- Saruq Location within Iran
- Coordinates: 34°24′27″N 49°30′29″E﻿ / ﻿34.40750°N 49.50806°E
- Country: Iran
- Province: Markazi
- County: Arak
- District: Saruq
- Established as a city: 2009

Population (2016)
- • Total: 1,345
- Time zone: UTC+3:30 (IRST)

= Saruq, Markazi =

City in Markazi province, Iran

Saruq (ساروق) (Note: Also romanized as Sārūq; also known as Qal‘eh-ye Bālā, Qal‘eh-ye Bālā Sārūq, Qal‘eh-ye Sārūq, Sārūqi, and Sūrakh) is a city in, and the capital of, Saruq District of Arak County, Markazi province, Iran.

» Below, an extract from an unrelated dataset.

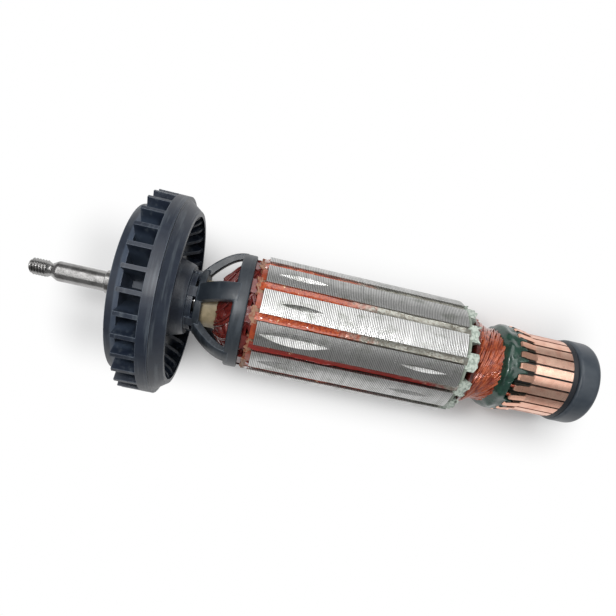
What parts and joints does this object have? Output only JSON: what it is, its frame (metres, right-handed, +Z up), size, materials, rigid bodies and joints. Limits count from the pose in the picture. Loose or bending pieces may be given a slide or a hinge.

It also serves as the administrative center for Saruq Rural District.

==Demographics==
===Population===
At the time of the 2006 National Census, Saruq's population was 2,189 in 647 households, when it was a village in Saruq Rural District of the Central District. The following census in 2011 counted 1,386 people in 452 households, by which time the rural district had been separated from the district in the formation of Saruq District. The village of Saruq had been converted to a city. The 2016 census measured the population of the city as 1,345 people in 467 households.